More heated testimony as Mission election contest rolls on

EDINBURG — Judge J. Bonner Dorsey at one point called Tuesday’s court proceedings “absolutely crazy” as the attorneys for Mission Mayor Armando O’Caña and former Mayor Norberto “Beto” Salinas continuously interrupted and argued with one other during the second day of testimony in the Mission election contest.

The proceedings trudged along with the testimony of each witness peppered with objections and bickering between the two parties.

The first witness called by Ricardo “Rick” Salinas, representing his father Beto Salinas, was Samuel Deckard, who on Monday was undecided on whether he wanted to testify after the judge warned him that testifying to committing a crime could later be used against him. On Tuesday morning, however, he was certain he wanted to proceed.

After objections from Gilberto Hinojosa, the attorney for O’Caña, the judge allowed Decker to testify about messages he received from a man named Benji Tijerina who allegedly offered him and his family money to vote during the May elections and the June runoff elections.

Deckard described how he was driven to a polling place where he was instructed to request assistance. He said he continued to be coached on who to vote for and that he understood that he wouldn’t get paid if he didn’t vote for O’Caña.

When it came time for Hinojosa to cross examine Deckard, the attorney questioned him on his drug use and criminal history.

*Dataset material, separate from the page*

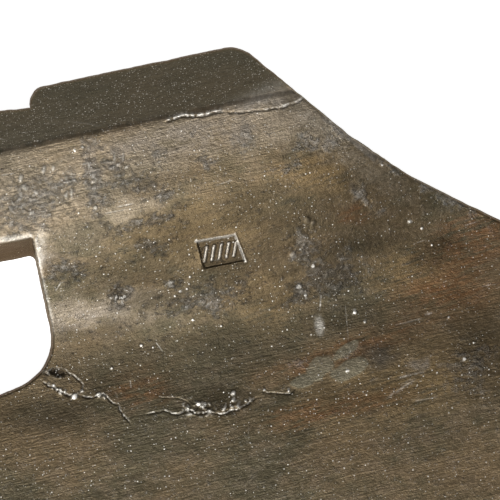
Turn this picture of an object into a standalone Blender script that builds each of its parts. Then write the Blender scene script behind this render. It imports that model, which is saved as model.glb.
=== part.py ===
"""Head of a forged side axe: one iron solid that lies on its flat back, +Z up, in metres.

The blade, neck and socket are one forging. The drawing frame of the script has x along the
handle, zero at the neck's wall in the notch and growing towards the toe, and y across it,
zero at the ridge of the socket and negative towards the cutting edge. The finished head is
placed with the middle of its outline over the world origin.
"""

import math

import bmesh
import bpy
import numpy as np
from mathutils import Quaternion, Vector
from mathutils.geometry import delaunay_2d_cdt

# Socket: lengths run along the handle and distances across it are from the ridge.
LUG_LENGTH = 0.033
LUG_BACK = 0.01265
LUG_SPREAD = 0.0031
LIP_DISTANCE = 0.033
UNDERSIDE_FLARE = 0.006
RIDGE_DRIFT = 0.030
RIDGE_CROSSING = 0.030
POLL_START = 0.0076
POLL_STEP = 0.0065
POLL_END = 0.0838
POLL_RISE = 0.0025
POLL_SLOPE = math.radians(51)
CANT_HEIGHT = 0.003

# Eye for the handle: the walls at the mouth, and what is left of its section at the exit.
EYE_WALL = 0.0065
EYE_CORNER = 0.005
EYE_EXIT_SCALE = 0.72
EYE_OVERRUN = 0.012

# Outline of the blade: corners as (x, y), and the radius that rounds each. The shoulders
# and the hollow keep their places beside the tips.
EDGE_LENGTH = 0.374
BLADE_DEPTH = 0.153
HEEL_REACH = 0.098
HEEL_TIP = (-HEEL_REACH, -BLADE_DEPTH)
TOE_TIP = (HEEL_TIP[0] + EDGE_LENGTH, HEEL_TIP[1] + 0.001)
TOE_SHOULDER = (TOE_TIP[0] - 0.029, TOE_TIP[1] + 0.0357)
TOE_BEND = (0.1341, -0.0334)
TOE_WAIST = (0.1160, -0.01575)
BEARD_BEND = (-0.0115, -0.0828)
HEEL_SHOULDER = (HEEL_TIP[0] + 0.025, HEEL_TIP[1] + 0.0573)
HEEL_HOLLOW = (HEEL_TIP[0] + 0.0175, HEEL_TIP[1] + 0.026)
NOTCH_DEPTH = 0.076
NECK_LEAN = 0.0013
EDGE_SAG = 0.0155
NOTCH_TOP_RADIUS = 0.0022
NOTCH_LIP_RADIUS = 0.0006
NOTCH_ROOT_RADIUS = 0.0178
POLL_RADIUS = 0.0064
POLL_END_RADIUS = 0.012
TOE_SHOULDER_RADIUS = 0.060
HEEL_SHOULDER_RADIUS = 0.022
HEEL_HOLLOW_RADIUS = 0.050
BLADE_BEND_RADIUS = 0.025
TIP_RADIUS = 0.0025
LUG_CORNER_RADIUS = 0.0025

# Faces: the plate under the ridge and at the grind line, and what the shoulder adds to it.
PLATE_AT_RIDGE = 0.0087
PLATE_TAPER = 0.0233
SHOULDER = (
    (0.000, 0.0293),
    (0.015, 0.0265),
    (0.033, 0.0219),
    (0.050, 0.0140),
    (0.066, 0.0056),
    (0.080, 0.0015),
    (0.095, 0.0),
)
FADE_START = 0.085
FADE_LENGTH = 0.120
TOE_BULK = 0.20
TOE_REACH = 0.60
BEVEL_WIDTH = 0.015
EDGE_THICKNESS = 0.0006
SIDE_DRAFT = 0.0006
NECK_DRAFT = 0.0010
WALL_FOLD_OUT = 0.42
WALL_FOLD_UP = 0.50

# Struck mark: a sunk field with plain upright strokes left standing in it.
MARK_CENTRE = (0.065, -0.0452)
MARK_SIZE = (0.0147, 0.0098)
MARK_DEPTH = 0.0006
PUNCH_HEIGHT = 6 * MARK_DEPTH
STROKE_COUNT = 4
STROKE_PITCH = 0.0033
STROKE_WIDTH = 0.0011
STROKE_LENGTH = 0.0058
STROKE_LEAN = math.radians(20)
MARK_TURN = math.radians(-1)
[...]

Salinas’ immediately objected to the questions but the judge allowed Hinojosa to continue. Upon questioning, Deckard said he had been convicted of burglary of a habitation twice, possession of marijuana and possession of a controlled substance.

Hinojosa also asked Deckard why he came forward about being paid for his votes to which Deckard said he felt it wasn’t right. However, Hinojosa noted Deckard essentially asked to be paid more money in the runoff than in the May election

“So the first time that you took the money to go vote as you allege you did, you didn’t feel guilty about it, right?” Hinojosa said, “because you wanted them to pay you more the second time around.”

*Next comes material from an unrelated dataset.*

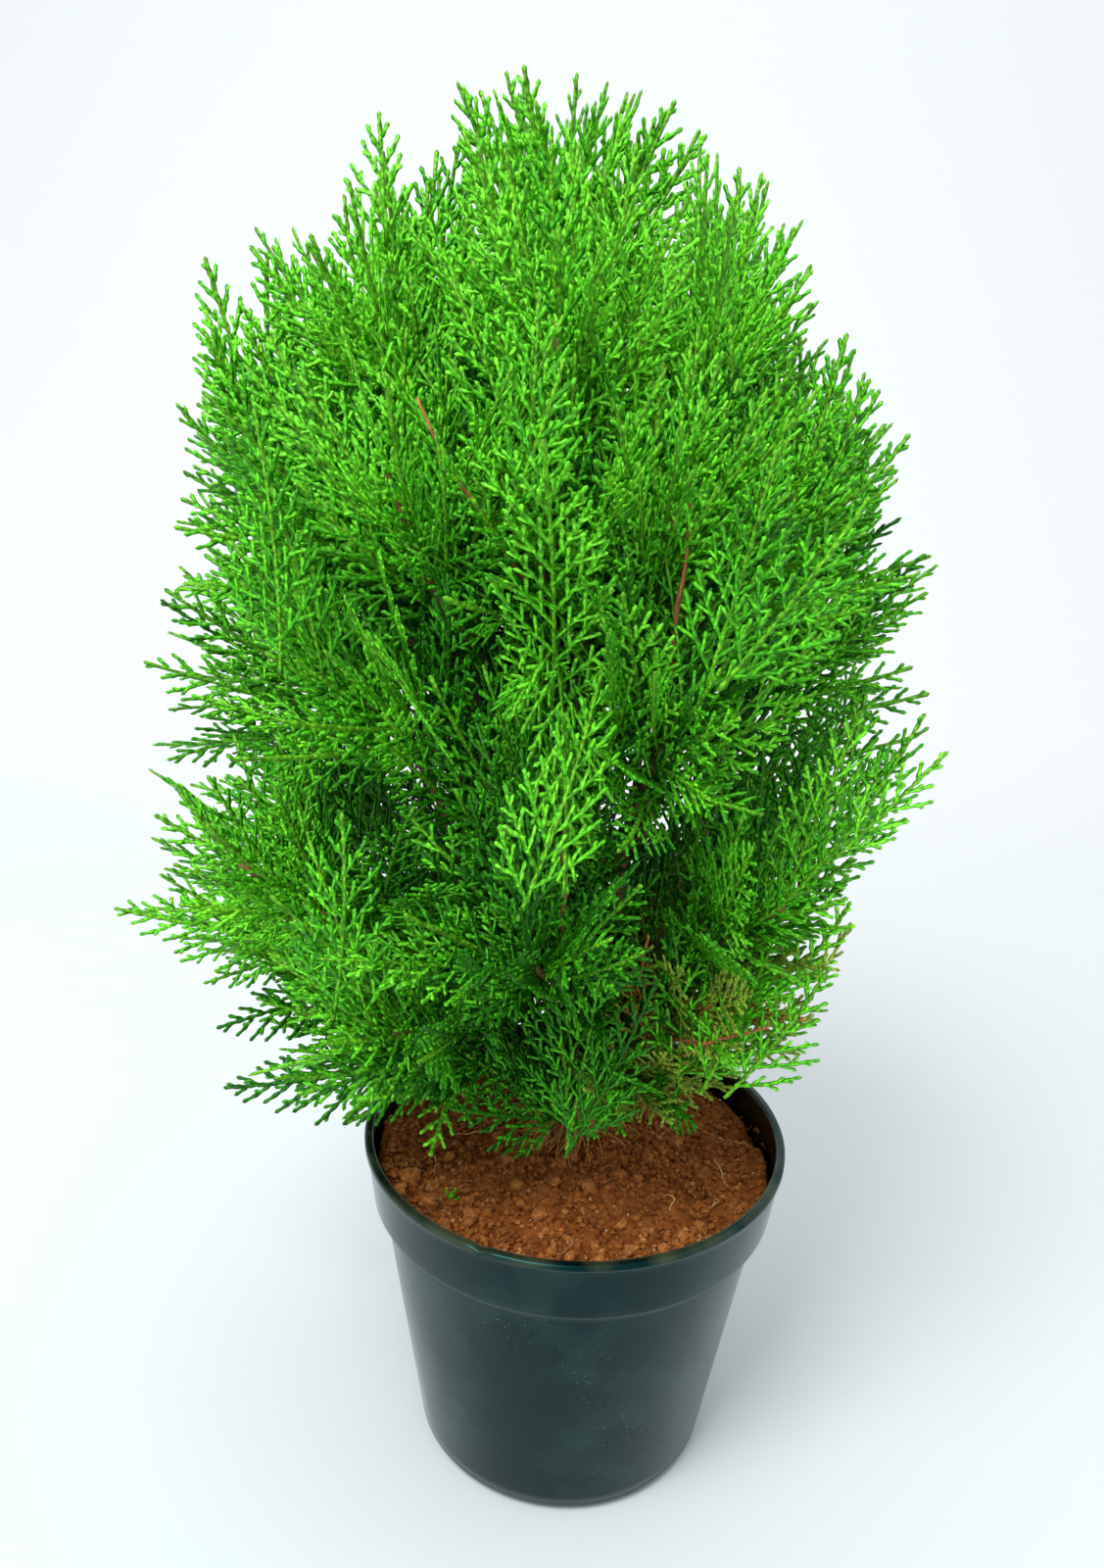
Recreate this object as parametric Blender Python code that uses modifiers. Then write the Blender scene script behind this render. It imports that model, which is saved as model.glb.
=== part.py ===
"""A potted thuja: a young oriental thuja with flat upright sprays, in a six-inch nursery pot.

The pot stands on z = 0 with its middle on the z axis. x runs to the plant's right as one faces
its front, y to its back and z up. All sizes are in metres, and azimuths are degrees from +x
towards +y. Each tier of foliage is a ring of masses whose tips stand on the crown's outline, but
for the heart, which fills the space inside. A mass is one stem with sprays, and its solid keeps
some of them, each as a toothed blade. The stem starts 0.3 mm clear of the trunk or of its
bough's tip.
"""

import math
import random
from collections import namedtuple

import bmesh
import bpy
import numpy as np
from mathutils import Matrix, Quaternion, Vector
from mathutils.bvhtree import BVHTree

GAP = 0.0003  # clearance between neighbouring solids
UP = Vector((0.0, 0.0, 1.0))
WELD = 0.000001  # points closer than this become one
FIRST_SEED = 100  # each tier has its own seed, from this one on
TOP_SEED = 99

# Pot: outer radii from the rim down, and the wall inside them
POT_HEIGHT = 0.130
RIM_RADIUS = 0.080
LIP_HEIGHT = 0.003
LIP_WIDTH = 0.004
BAND_HEIGHT = 0.024
BAND_FOOT_RADIUS = 0.0761
BAND_STEP_FALL = 0.0004
BODY_RADIUS = 0.0719
BASE_RADIUS = 0.0566
BASE_ROUNDING = 0.004
WALL = 0.0014
FLOOR = 0.0020
POT_STEPS = 32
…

In response to Hinojosa, Deckard testified that his father worked for the Salinas campaign and it was after talking to his father that he decided to reach out to Salinas about getting paid to vote.

Following the afternoon recess, Salinas called a women named Miriam Gonzalez who said she and her husband accepted money in exchange for votes for O’Caña. She also said her in-laws told her they had been paid for their votes too.

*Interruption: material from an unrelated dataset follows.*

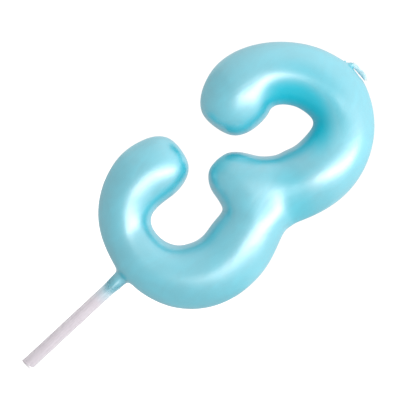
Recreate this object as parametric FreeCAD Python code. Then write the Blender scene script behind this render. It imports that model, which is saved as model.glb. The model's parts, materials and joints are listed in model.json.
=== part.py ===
import FreeCAD, Part
import math
import os

# A number birthday candle: a fat, rounded wax 3 with a thin pearl coat, on a hollow stick, with a cotton
# wick folded over on its crown. Millimetres. The origin is on the stick's axis, where the coat ends and
# the bare stick begins. +Z is up, the front of the number faces -Y, and +X is its right-hand side.

Vector = FreeCAD.Vector
UP = Vector(0, 0, 1)
ACROSS = Vector(0, 1, 0)

# The number, measured over its coat
number_height = 70.0
number_width = 42.0
stroke_share = 0.1845       # the wax stroke's radius where it is heaviest, as a share of the number's width
coat_thickness = 0.25
waist_dip = 1.5             # the valley between the limbs stays this far in from them
sleeve_length = 6.5         # how far the coat runs down the stick
sections_per_limb = 18
sections_per_dome = 5
dome_pole_degrees = 6.0     # a round end closes with a small flat, this far from its pole

# The stick, a hollow tube
stick_radius = 1.45
stick_bore_radius = 0.9
stick_bare_length = 22.9
stick_depth = 8.0           # set in the wax
stick_grip_radius = 1.3     # the held end narrows to this
stick_cut_degrees = 14.0    # the lower end is cut at a slant
plug_length = 4.8           # wax that ran down inside the stick
sleeve_wall = 0.25
root_fillet = 0.5           # coat gathered where the stick enters

# The wick
wick_radius = 0.45
wick_film = 0.12            # coat on the free end
wick_depth = 11.0           # set in the wax
wick_at = 0.3               # to the right of the stick's axis
wick_free_length = 4.9      # from the fold to the tip
wick_droop_degrees = 1.0    # the free end leans down to the right
wick_clearance = 0.18
collar_radius = 2.1         # coat gathered round the wick's root
collar_height = 0.75

# The stroke's centreline, limb by limb: across is a share of half the centreline's width, up is a share
# of its height, and weight is a share of stroke_radius.
crown_weight = 0.91
foot_weight = 0.755
upper_limb = [
    (-0.925, 0.695, 0.96),
    (-0.975, 0.755, 0.99),
    (-0.93, 0.83, 0.93),
    (-0.745, 0.905, 0.89),
    (-0.39, 0.97, 0.89),
    (0.115, 1.0, crown_weight),
    (0.50, 0.979, 0.88),
    (0.775, 0.926, 0.90),
    (0.945, 0.845, 0.96),
    (1.0, 0.76, 1.0),
    (0.93, 0.675, 1.0),
    (0.77, 0.595, 1.0),
    (0.51, 0.53, 0.95),
    (0.11, 0.485, 0.755),
]
lower_limb = [
    (0.36, 0.50, 0.68),
    (0.69, 0.45, 0.92),
    (0.87, 0.395, 0.985),
    (1.0, 0.32, 0.98),
    (1.03, 0.245, 0.98),
    (0.98, 0.16, 0.975),
    (0.82, 0.085, 0.94),
    (0.505, 0.027, 0.85),
    (0.05, 0.0, foot_weight),
    (-0.31, 0.006, 0.715),
    (-0.66, 0.045, 0.74),
    (-0.90, 0.115, 0.81),
    (-1.0, 0.195, 0.885),
    (-1.01, 0.25, 0.91),
    (-0.977, 0.29, 0.88),
]

waist_fill_from = -4        # the station of the upper limb, and of the lower one, that the waist's fill joins
waist_fill_to = 2

stroke_radius = stroke_share * number_width
centreline_half_width = number_width / 2 - stroke_radius - coat_thickness
centreline_height = number_height - (crown_weight + foot_weight) * stroke_radius - 2 * coat_thickness
number_bottom = sleeve_length
centreline_bottom = number_bottom + coat_thickness + foot_weight * stroke_radius
free_wick_radius = wick_radius + wick_film


def section(centre, direction, radius):
    """A round section of a limb, square to its centreline."""
    ring = Part.makeCircle(radius)
    side = ACROSS.cross(direction)
    ring.Placement = FreeCAD.Placement(centre, FreeCAD.Rotation(side, ACROSS, direction, "ZXY"))
    return Part.Wire([ring])


def dome_sections(centre, outward, direction, radius):
    """Sections of a round end, from near its pole back towards the limb."""
    sections = []
    for step in range(sections_per_dome):
        turn = math.radians(dome_pole_degrees + (90 - dome_pole_degrees) * step / sections_per_dome)
        middle = centre + outward * (radius * math.cos(turn))
        sections.append(section(middle, direction, radius * math.sin(turn)))
    return sections


def limb(stations, skin):
    """One stretch of the number: round sections along its centreline, grown by skin, with round ends."""
    curve = Part.BSplineCurve()
    curve.interpolate([
        Vector(across * centreline_half_width,
               weight * stroke_radius,
               centreline_bottom + up * centreline_height)
        for across, up, weight in stations
    ])
    first, last = curve.FirstParameter, curve.LastParameter
    spots = []
    for step in range(sections_per_limb):
        at = first + (last - first) * step / (sections_per_limb - 1)
        point = curve.value(at)
        heading = curve.tangent(at)[0]
        direction = Vector(heading.x, 0, heading.z).normalize()
        spots.append((Vector(point.x, 0, point.z), direction, point.y + skin))
    start_centre, start_direction, start_radius = spots[0]
    end_centre, end_direction, end_radius = spots[-1]
    sections = dome_sections(start_centre, start_direction * -1, start_direction, start_radius)
    sections += [section(*spot) for spot in spots]
    sections += reversed(dome_sections(end_centre, end_direction, end_direction, end_radius))
    return Part.makeLoft(sections, True, False)


def waist_fill():
    """Stations of the short fat stretch that fills the valley between the limbs on their outer side."""
    weight = 1.0 - waist_dip / stroke_radius
    above, below = upper_limb[waist_fill_from], lower_limb[waist_fill_to]
    middle = [(above[0] + below[0]) / 2, (above[1] + below[1]) / 2]
    return [(above[0], above[1], weight), (middle[0], middle[1], weight), (below[0], below[1], weight)]


def number_body(skin):
    """The whole number: both limbs meet in the waist and the middle prong."""
    return limb(upper_limb, skin).fuse([limb(lower_limb, skin), limb(waist_fill(), skin)]).Solids[0]


def turned(profile):
    """A solid of revolution about the stick's axis from (radius, height) points, closed on themselves."""
    points = [Vector(radius, 0, height) for radius, height in profile]
    face = Part.Face(Part.makePolygon(points + points[:1]))
    return face.revolve(Vector(), UP, 360)


def stick_outside():
    """The stick's outer form: a straight bare length, then the narrowing held end."""
    tip_margin = stick_radius * math.tan(math.radians(stick_cut_degrees))
    bare = Part.makeCylinder(stick_radius, stick_bare_length + tip_margin,
                             Vector(0, 0, -stick_bare_length - tip_margin))
    held = Part.makeCone(stick_radius, stick_grip_radius, number_bottom + stick_depth)
    return bare.fuse(held)


def slant_cutter():
    """A block whose top face cuts the stick's end at a slant, lower on the left."""
    size = 10 * stick_radius
    block = Part.makeBox(size, size, size, Vector(-size / 2, -size / 2, -size))
    block.rotate(Vector(), ACROSS, -stick_cut_degrees)
    block.translate(Vector(0, 0, -stick_bare_length))
    return block


def stick():
    bore_length = stick_bare_length * 2 + number_bottom + stick_depth
    bore = Part.makeCylinder(stick_bore_radius, bore_length, Vector(0, 0, -stick_bare_length * 1.5))
    return stick_outside().cut(bore).cut(slant_cutter())


def crown_top():
    """Height of the coat's surface where the wick comes out."""
    probe = Part.makeLine(Vector(wick_at, 0, centreline_bottom + centreline_height),
                          Vector(wick_at, 0, number_bottom + 2 * number_height))
    return number_body(coat_thickness).common(probe).BoundBox.ZMax


def wick_root(crown):
    """The part of the wick that stands in the wax, up to just under the fold."""
    height = wick_depth + free_wick_radius - wick_radius
    return Part.makeCylinder(wick_radius, height, Vector(wick_at, 0, crown - wick_depth))


def fold_height(crown):
    """Height of the hinge axis through the fold."""
    return crown + 2 * free_wick_radius - wick_radius + wick_clearance


def free_wick(crown, radius, length, start=0.0):
    """A round length of the free end, from the fold out to the right."""
    heading = Vector(math.cos(math.radians(wick_droop_degrees)), 0, -math.sin(math.radians(wick_droop_degrees)))
    pivot = Vector(wick_at, 0, fold_height(crown))
    return Part.makeCylinder(radius, length - start, pivot + heading * start, heading)


def wick_end(crown):
    pivot = Vector(wick_at, 0, fold_height(crown))
    return free_wick(crown, wick_radius, wick_free_length).fuse(Part.makeSphere(wick_radius, pivot))


def wick_coat(crown):
    """The thin coat on the free end, open at the tip where the cotton shows."""
    start = free_wick_radius
    bare_tip = wick_film
    return (free_wick(crown, free_wick_radius, wick_free_length - bare_tip, start)
            .cut(wick_end(crown)))


def collar(crown):
    """Coat gathered round the wick's root, open on the right where the free end lies."""
    base = crown - 2 * coat_thickness
    cone = Part.makeCone(collar_radius, free_wick_radius, collar_height + 2 * coat_thickness,
                         Vector(wick_at, 0, base))
    reach = free_wick_radius + wick_clearance
    room = Part.makeCylinder(reach, 2 * collar_radius, Vector(wick_at, -collar_radius, fold_height(crown)), ACROSS)
    lane = Part.makeBox(2 * collar_radius, 2 * collar_radius, 2 * collar_height,
                        Vector(wick_at, -collar_radius, fold_height(crown) - reach))
    return cone.cut(room).cut(lane)


def sleeve():
    """Coat on the top of the stick, thinning downwards and gathered under the number."""
    bottom_edge = stick_radius + sleeve_wall / 5
    full = stick_radius + sleeve_wall
    profile = [(0, 0), (bottom_edge, 0), (full, number_bottom / 3), (full, number_bottom - root_fillet)]
    steps = 5
    for step in range(1, steps + 1):
        turn = math.pi / 2 * step / steps
        profile.append((full + root_fillet * (1 - math.cos(turn)),
                        number_bottom - root_fillet * (1 - math.sin(turn))))
    profile += [(full + root_fillet, number_bottom + root_fillet), (0, number_bottom + root_fillet)]
    return turned(profile)


def wax_core(body, root):
    """The cast number, with its socket for the stick, the plug that ran into the stick and the wick's hole."""
    plug = Part.makeCylinder(stick_bore_radius, plug_length + stick_depth, Vector(0, 0, number_bottom - plug_length))
    return body.fuse(plug).cut(stick()).cut(root)


def pearl_coat(body, root, crown):
    outside = number_body(coat_thickness).fuse([sleeve(), collar(crown)])
    return outside.cut(body).cut(stick_outside()).cut(root)


def build():
    crown = crown_top()
    body = number_body(0.0)
    root = wick_root(crown)
    print("fold at", wick_at, 0, round(fold_height(crown), 3))
    return {
        "wax_core": wax_core(body, root),
        "pearl_coat": pearl_coat(body, root, crown),
        "stick": stick(),
        "wick_root": root,
        "wick_end": wick_end(crown),
        "wick_coat": wick_coat(crown),
    }


os.makedirs("parts", exist_ok=True)
for name, shape in build().items():
    shape.exportStep(os.path.join("parts", name + ".step"))
    print(name, shape.ShapeType, "solids", len(shape.Solids), "valid", shape.isValid(),
          "volume", round(shape.Volume, 2))
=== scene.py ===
import json
import math
import random

import bmesh
import bpy
from mathutils import Matrix, Quaternion, Vector


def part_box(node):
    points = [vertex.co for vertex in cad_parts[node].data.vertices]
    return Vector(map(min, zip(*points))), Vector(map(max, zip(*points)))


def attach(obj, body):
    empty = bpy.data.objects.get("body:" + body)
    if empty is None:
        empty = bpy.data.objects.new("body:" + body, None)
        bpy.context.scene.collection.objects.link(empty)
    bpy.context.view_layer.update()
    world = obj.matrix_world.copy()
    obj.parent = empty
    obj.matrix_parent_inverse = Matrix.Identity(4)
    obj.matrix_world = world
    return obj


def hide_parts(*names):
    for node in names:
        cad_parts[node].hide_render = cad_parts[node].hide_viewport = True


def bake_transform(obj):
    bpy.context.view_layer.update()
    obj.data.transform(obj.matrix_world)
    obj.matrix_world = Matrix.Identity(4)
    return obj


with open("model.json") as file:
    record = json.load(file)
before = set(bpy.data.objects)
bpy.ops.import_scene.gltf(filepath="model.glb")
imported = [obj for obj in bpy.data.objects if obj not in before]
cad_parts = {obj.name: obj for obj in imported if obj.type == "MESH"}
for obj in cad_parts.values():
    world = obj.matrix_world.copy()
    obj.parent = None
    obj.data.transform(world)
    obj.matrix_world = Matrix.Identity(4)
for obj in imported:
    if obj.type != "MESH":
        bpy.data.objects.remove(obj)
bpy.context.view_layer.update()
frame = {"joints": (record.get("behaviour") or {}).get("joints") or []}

mm = 0.001
coreLow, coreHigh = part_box("wax_core")
stickLow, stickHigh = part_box("stick")
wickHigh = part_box("wick_end")[1]
fold = Vector(frame["joints"][0]["pos_m"])    # the wick bends here
print("frame loaded")


# small helpers

def deselectAll():
    if bpy.context.object and bpy.context.object.mode != "OBJECT":
        bpy.ops.object.mode_set(mode="OBJECT")
    bpy.ops.object.select_all(action="DESELECT")


def keepOnly(piece):
    deselectAll()
    piece.select_set(True)
    bpy.context.view_layer.objects.active = piece


def startEdit(piece):
    keepOnly(piece)
    bpy.ops.object.mode_set(mode="EDIT")
    bpy.ops.mesh.select_mode(type="FACE")


def pickFaces(test):
    # selects the faces whose middle and normal pass the test
    bpy.ops.mesh.select_all(action="DESELECT")
    cage = bmesh.from_edit_mesh(bpy.context.object.data)
    for face in cage.faces:
        face.select_set(bool(test(face.calc_center_median(), face.normal)))
    bmesh.update_edit_mesh(bpy.context.object.data)


def pickCorners(test):
    # selects the corners that pass the test
    bpy.ops.mesh.select_mode(type="VERT")
    bpy.ops.mesh.select_all(action="DESELECT")
    cage = bmesh.from_edit_mesh(bpy.context.object.data)
    for corner in cage.verts:
        corner.select_set(bool(test(corner.co)))
    cage.select_flush_mode()
    bmesh.update_edit_mesh(bpy.context.object.data)


def pickedPoints():
    cage = bmesh.from_edit_mesh(bpy.context.object.data)
    return [corner.co.copy() for corner in cage.verts if corner.select]


def finishPiece(piece, name):
    deselectAll()
    keepOnly(piece)
    bpy.ops.object.transform_apply(location=True, rotation=True, scale=True)
    piece.name = piece.data.name = name
    return piece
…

When Hinojosa questioned her, he suggested she had previously made a statement that she did not accept the money but Gonzalez denied that.

But then Hinojosa began to question her mental state, asking if she was aware of someone saying she had mental problems. Gonzalez, and the judge himself, were visibly surprised by the question to which Salinas immediately objected.

“Did they tell you that they believe there’s something wrong with you mentally?” Hinojosa asked.

“No,” she said with a nervous laugh. “What?”

Hinojosa pressed on, asking her if she was bipolar or schizophrenic. She said no.

Soon after the judge stopped the line of questioning, Gonzalez was excused.

The next witness was a woman, Carmen Ochoa, who testified about meeting Esmeralda Lara, a woman whose name came up during the first day of testimony as having delivered an absentee on behalf of another voter.

Ochoa said she ran into Lara at an assisted-living apartment complex for elderly people where Ochoa was heading to the office to pay her uncle’s rent. It was there, Ochoa said, that she saw Lara carrying a stack of ballots.

She estimated that Lara was carrying about 200 ballots, but in a previous statement she had written that she saw Lara with about 20 to 40 ballots.

Ochoa held out her hands to show the height of the stack of ballots she alleged Lara was carrying that day. Rick Salinas obtained a ruler and measured it was about a 5.5-inch stack.

However, her written statement resulted in other questions as Hinojosa appeared skeptical that Ochoa had written it herself. The statement was written entirely in English yet Ochoa was testifying with the help of a Spanish interpreter.

Hinojosa even read parts of her statement back to her but Ochoa was unable to fully understand. She told Hinojosa that she had written the statement with the help of a dictionary.

A prior written statement was also a major issue with the next witness, Emeterio Gutierrez, 82, who testified that Lara came to his house, asked him to sign a ballot and then took the ballot with her.

He testified that he didn’t get a chance to fill out the ballot because Lara simply told him to sign his name.

However, in his written statement, Gutierrez said he had wanted to vote for Beto Salinas and that he had selected Salinas on the ballot. When asked about the discrepancy, Gutierrez said he was referring to a previous election.

“I think we have a very clear conflict in what the witness has testified to and (the) statement that he’s given under oath,” the judge said. “There’s no question about that and I don’t see any reason to explore it any more.”

The last witness on Tuesday was Victoria Salinas who said two women came to her home and told her to call them once she and her husband received their absentee ballots in the mail.

When the ballots came in, she said her daughter called the women who returned to her house a few days later.

She testified that she filled out her ballot when the women were there and then gave it to them. She said she wasn’t certain if the envelopes containing the ballots were sealed when the women took them.